* _EXCERPTED RECORDS_

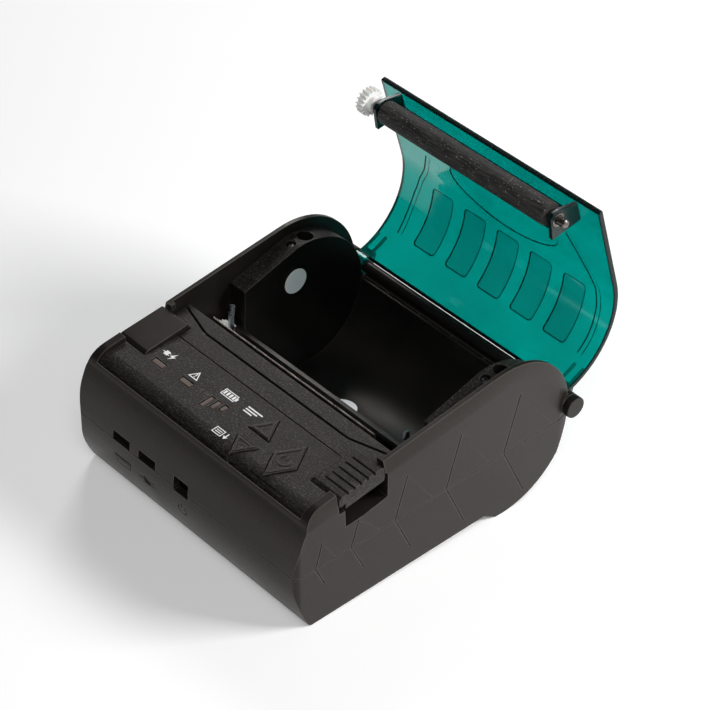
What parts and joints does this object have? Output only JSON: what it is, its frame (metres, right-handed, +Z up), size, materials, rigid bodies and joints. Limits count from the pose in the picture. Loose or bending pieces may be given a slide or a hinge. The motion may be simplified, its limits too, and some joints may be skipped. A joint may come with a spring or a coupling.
{
  "type": "receipt printer",
  "caption": "Portable thermal receipt printer with a drum-ended black case, open tinted lid carrying a rubber platen roller, empty paper bay, keys, lamps and a tear bar.",
  "frame": {"origin": "centre of the footprint box, on the surface that the printer stands on", "axes": "+X to the user's right, along the roller; +Y from the port face to the lid's hinge; +Z up"},
  "size_m": [0.114, 0.1422, 0.1041],
  "materials": {
    "case_black": "satin moulded ABS, near black",
    "deck_grain": "fine grained moulded ABS, near black",
    "bay_black": "smooth moulded ABS, black",
    "lid_teal": "tinted clear polycarbonate, teal",
    "platen_rubber": "ground black rubber",
    "gear_nylon": "natural white nylon",
    "bright_steel": "zinc plated",
    "dark_steel": "dark plated",
    "sink_alloy": "extruded",
    "window_amber": "dark tinted light pipe",
    "board_green": "solder mask",
    "battery_wrap": "heat-shrink wrap",
    "label_white": "white paper label or ceramic"
  },
  "bodies": {
    "base": {"lower_case": "case_black", "upper_case": "case_black", "side_pad": "case_black", "front_deck": "deck_grain", "rear_deck": "deck_grain", "head_cover": "deck_grain", "charge_window": "window_amber", "error_window": "window_amber", "level_window_1": "window_amber", "level_window_2": "window_amber", "level_window_3": "window_amber", "tear_bar": "dark_steel", "print_head": "label_white", "heat_sink": "sink_alloy", "head_frame": "bright_steel", "head_spring_left": "bright_steel", "head_spring_right": "bright_steel", "bay_tray": "bay_black", "left_cheek": "bay_black", "right_cheek": "bay_black", "left_cheek_screw": "dark_steel", "right_cheek_screw": "dark_steel", "left_well_screw": "dark_steel", "right_well_screw": "dark_steel", "circuit_board": "board_green", "data_socket": "dark_steel", "usb_socket": "dark_steel", "power_jack": "bay_black", "battery_pack": "battery_wrap", "feed_motor": "dark_steel", "idler_axle": "bright_steel", "hinge_rod": "bay_black", "left_sticker": "label_white", "floor_sticker": "label_white", "case_screw_1": "dark_steel", "case_screw_2": "dark_steel", "case_screw_3": "dark_steel", "case_screw_4": "dark_steel"},
    "lid": {"lid": "lid_teal", "roller_carrier": "lid_teal", "bearing_left": "gear_nylon", "bearing_right": "bright_steel"},
    "platen": {"platen_roller": "platen_rubber", "platen_shaft": "bright_steel", "platen_gear": "gear_nylon"},
    "lever": {"release_lever": "deck_grain"},
    "latch": {"latch_shaft": "bright_steel", "latch_hook_left": "bright_steel", "latch_hook_right": "bright_steel"},
    "mode_key": {"mode_button": "deck_grain"},
    "feed_key": {"feed_button": "deck_grain"},
    "power_key": {"power_button": "deck_grain"},
    "idler": {"idler_gear": "gear_nylon"},
    "pinion": {"motor_pinion": "gear_nylon"}
  },
  "joints": [
    {"name": "lid_hinge", "type": "hinge", "parent": "base", "child": "lid", "pos_m": [0, 0.04876, 0.03134], "axis": [1, 0, 0], "range_deg": [0, 81]},
    {"name": "platen_spin", "type": "hinge", "parent": "lid", "child": "platen", "pos_m": [0, 0.04782, 0.0991], "axis": [1, 0, 0], "continuous": true},
    {"name": "lever_lift", "type": "hinge", "parent": "base", "child": "lever", "pos_m": [0.048, -0.05245, 0.04598], "axis": [1, 0, 0], "range_deg": [0, 8], "stiffness_Nm_per_rad": 0.06, "springref_deg": -5.73},
    {"name": "latch_turn", "type": "hinge", "parent": "base", "child": "latch", "pos_m": [0, -0.01673, 0.02968], "axis": [1, 0, 0], "range_deg": [-10, 0]},
    {"name": "mode_press", "type": "slide", "parent": "base", "child": "mode_key", "axis": [0, 0.0871, -0.9962], "range_m": [0, 0.0006], "stiffness_N_per_m": 400, "springref_m": -0.0006},
    {"name": "feed_press", "type": "slide", "parent": "base", "child": "feed_key", "axis": [0, 0.0871, -0.9962], "range_m": [0, 0.0006], "stiffness_N_per_m": 400, "springref_m": -0.0006},
    {"name": "power_press", "type": "slide", "parent": "base", "child": "power_key", "axis": [0, 0.0871, -0.9962], "range_m": [0, 0.0006], "stiffness_N_per_m": 400, "springref_m": -0.0006},
    {"name": "idler_spin", "type": "hinge", "parent": "base", "child": "idler", "pos_m": [-0.047, -0.01774, 0.02753], "axis": [1, 0, 0], "continuous": true},
    {"name": "pinion_spin", "type": "hinge", "parent": "base", "child": "pinion", "pos_m": [-0.047, -0.02843, 0.02208], "axis": [1, 0, 0], "continuous": true}
  ],
  "couplings": [
    {"joint": "latch_turn", "follows": "lever_lift", "ratio": -1.2},
    {"joint": "pinion_spin", "follows": "idler_spin", "ratio": -3}
  ]
}
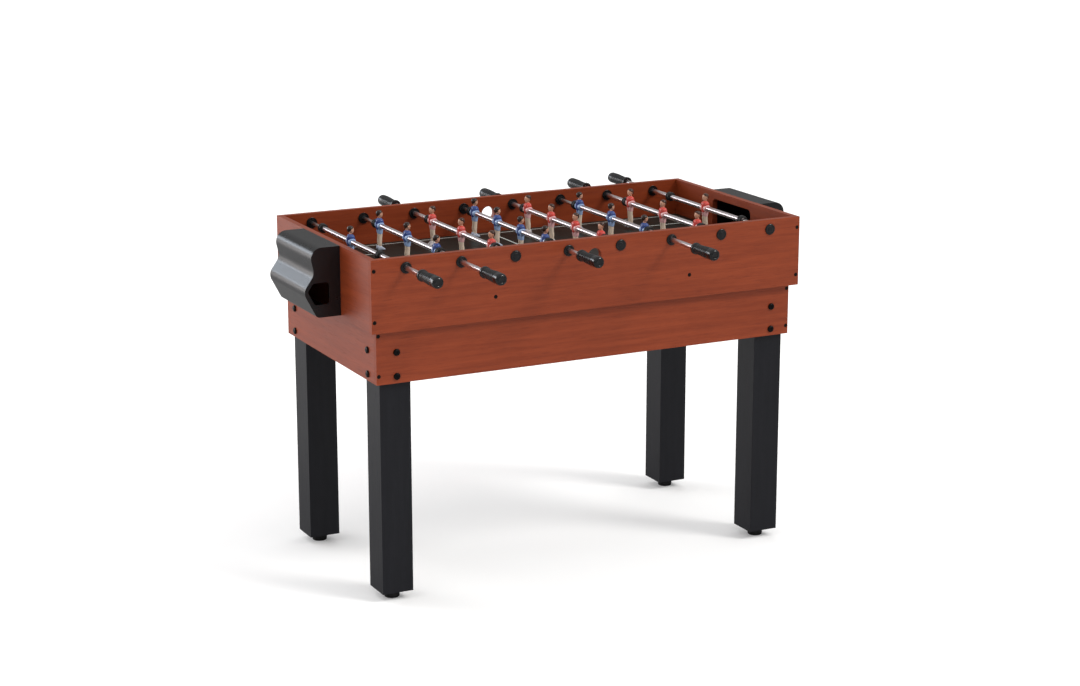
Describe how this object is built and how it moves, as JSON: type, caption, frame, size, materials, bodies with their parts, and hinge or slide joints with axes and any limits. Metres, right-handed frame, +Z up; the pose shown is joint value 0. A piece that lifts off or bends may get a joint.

* _PROBLEM DETAILS_
Restate the listing in full, word for word.

* _TASK OUTPUT_
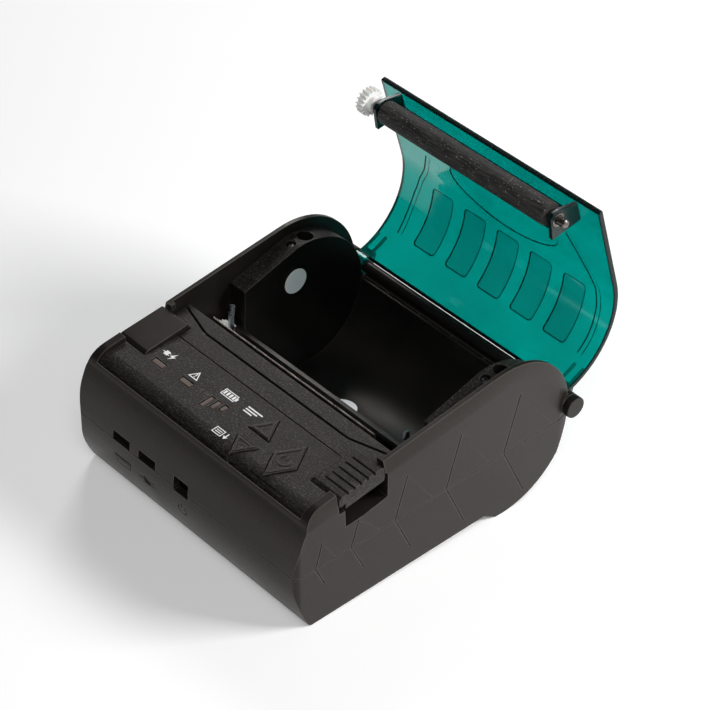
What parts and joints does this object have? Output only JSON: what it is, its frame (metres, right-handed, +Z up), size, materials, rigid bodies and joints. Limits count from the pose in the picture. Loose or bending pieces may be given a slide or a hinge. The motion may be simplified, its limits too, and some joints may be skipped. A joint may come with a spring or a coupling.
{
  "type": "receipt printer",
  "caption": "Portable thermal receipt printer with a drum-ended black case, open tinted lid carrying a rubber platen roller, empty paper bay, keys, lamps and a tear bar.",
  "frame": {"origin": "centre of the footprint box, on the surface that the printer stands on", "axes": "+X to the user's right, along the roller; +Y from the port face to the lid's hinge; +Z up"},
  "size_m": [0.114, 0.1422, 0.1041],
  "materials": {
    "case_black": "satin moulded ABS, near black",
    "deck_grain": "fine grained moulded ABS, near black",
    "bay_black": "smooth moulded ABS, black",
    "lid_teal": "tinted clear polycarbonate, teal",
    "platen_rubber": "ground black rubber",
    "gear_nylon": "natural white nylon",
    "bright_steel": "zinc plated",
    "dark_steel": "dark plated",
    "sink_alloy": "extruded",
    "window_amber": "dark tinted light pipe",
    "board_green": "solder mask",
    "battery_wrap": "heat-shrink wrap",
    "label_white": "white paper label or ceramic"
  },
  "bodies": {
    "base": {"lower_case": "case_black", "upper_case": "case_black", "side_pad": "case_black", "front_deck": "deck_grain", "rear_deck": "deck_grain", "head_cover": "deck_grain", "charge_window": "window_amber", "error_window": "window_amber", "level_window_1": "window_amber", "level_window_2": "window_amber", "level_window_3": "window_amber", "tear_bar": "dark_steel", "print_head": "label_white", "heat_sink": "sink_alloy", "head_frame": "bright_steel", "head_spring_left": "bright_steel", "head_spring_right": "bright_steel", "bay_tray": "bay_black", "left_cheek": "bay_black", "right_cheek": "bay_black", "left_cheek_screw": "dark_steel", "right_cheek_screw": "dark_steel", "left_well_screw": "dark_steel", "right_well_screw": "dark_steel", "circuit_board": "board_green", "data_socket": "dark_steel", "usb_socket": "dark_steel", "power_jack": "bay_black", "battery_pack": "battery_wrap", "feed_motor": "dark_steel", "idler_axle": "bright_steel", "hinge_rod": "bay_black", "left_sticker": "label_white", "floor_sticker": "label_white", "case_screw_1": "dark_steel", "case_screw_2": "dark_steel", "case_screw_3": "dark_steel", "case_screw_4": "dark_steel"},
    "lid": {"lid": "lid_teal", "roller_carrier": "lid_teal", "bearing_left": "gear_nylon", "bearing_right": "bright_steel"},
    "platen": {"platen_roller": "platen_rubber", "platen_shaft": "bright_steel", "platen_gear": "gear_nylon"},
    "lever": {"release_lever": "deck_grain"},
    "latch": {"latch_shaft": "bright_steel", "latch_hook_left": "bright_steel", "latch_hook_right": "bright_steel"},
    "mode_key": {"mode_button": "deck_grain"},
    "feed_key": {"feed_button": "deck_grain"},
    "power_key": {"power_button": "deck_grain"},
    "idler": {"idler_gear": "gear_nylon"},
    "pinion": {"motor_pinion": "gear_nylon"}
  },
  "joints": [
    {"name": "lid_hinge", "type": "hinge", "parent": "base", "child": "lid", "pos_m": [0, 0.04876, 0.03134], "axis": [1, 0, 0], "range_deg": [0, 81]},
    {"name": "platen_spin", "type": "hinge", "parent": "lid", "child": "platen", "pos_m": [0, 0.04782, 0.0991], "axis": [1, 0, 0], "continuous": true},
    {"name": "lever_lift", "type": "hinge", "parent": "base", "child": "lever", "pos_m": [0.048, -0.05245, 0.04598], "axis": [1, 0, 0], "range_deg": [0, 8], "stiffness_Nm_per_rad": 0.06, "springref_deg": -5.73},
    {"name": "latch_turn", "type": "hinge", "parent": "base", "child": "latch", "pos_m": [0, -0.01673, 0.02968], "axis": [1, 0, 0], "range_deg": [-10, 0]},
    {"name": "mode_press", "type": "slide", "parent": "base", "child": "mode_key", "axis": [0, 0.0871, -0.9962], "range_m": [0, 0.0006], "stiffness_N_per_m": 400, "springref_m": -0.0006},
    {"name": "feed_press", "type": "slide", "parent": "base", "child": "feed_key", "axis": [0, 0.0871, -0.9962], "range_m": [0, 0.0006], "stiffness_N_per_m": 400, "springref_m": -0.0006},
    {"name": "power_press", "type": "slide", "parent": "base", "child": "power_key", "axis": [0, 0.0871, -0.9962], "range_m": [0, 0.0006], "stiffness_N_per_m": 400, "springref_m": -0.0006},
    {"name": "idler_spin", "type": "hinge", "parent": "base", "child": "idler", "pos_m": [-0.047, -0.01774, 0.02753], "axis": [1, 0, 0], "continuous": true},
    {"name": "pinion_spin", "type": "hinge", "parent": "base", "child": "pinion", "pos_m": [-0.047, -0.02843, 0.02208], "axis": [1, 0, 0], "continuous": true}
  ],
  "couplings": [
    {"joint": "latch_turn", "follows": "lever_lift", "ratio": -1.2},
    {"joint": "pinion_spin", "follows": "idler_spin", "ratio": -3}
  ]
}
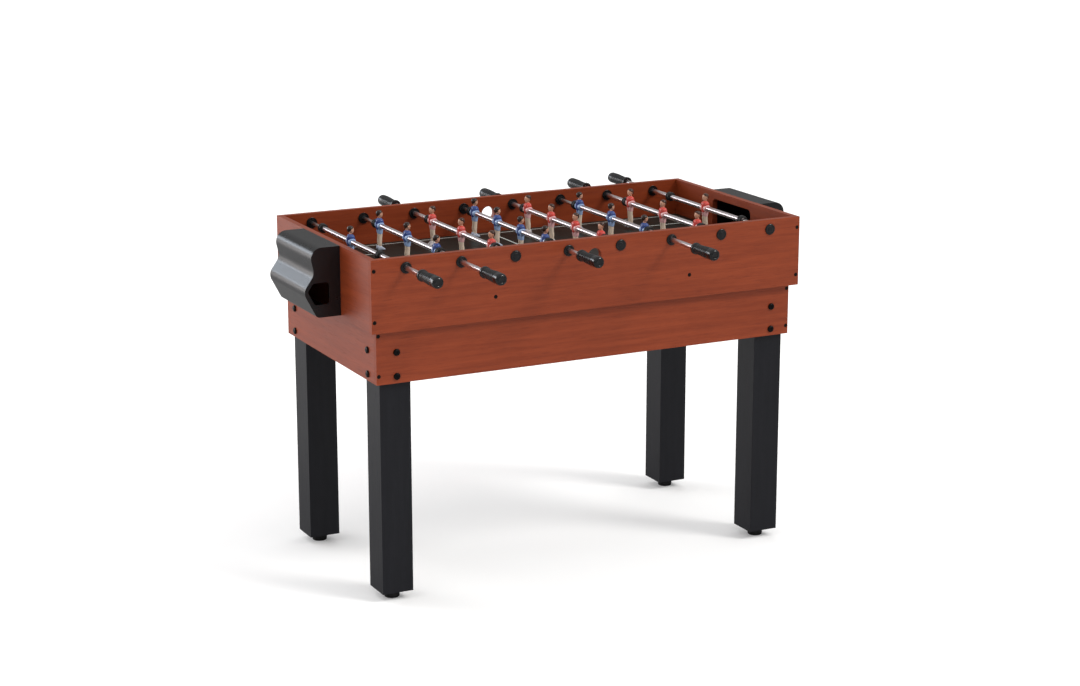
Describe how this object is built and how it moves, as JSON: type, caption, frame, size, materials, bodies with their parts, and hinge or slide joints with axes and any limits. Metres, right-handed frame, +Z up; the pose shown is joint value 0. A piece that lifts off or bends may get a joint.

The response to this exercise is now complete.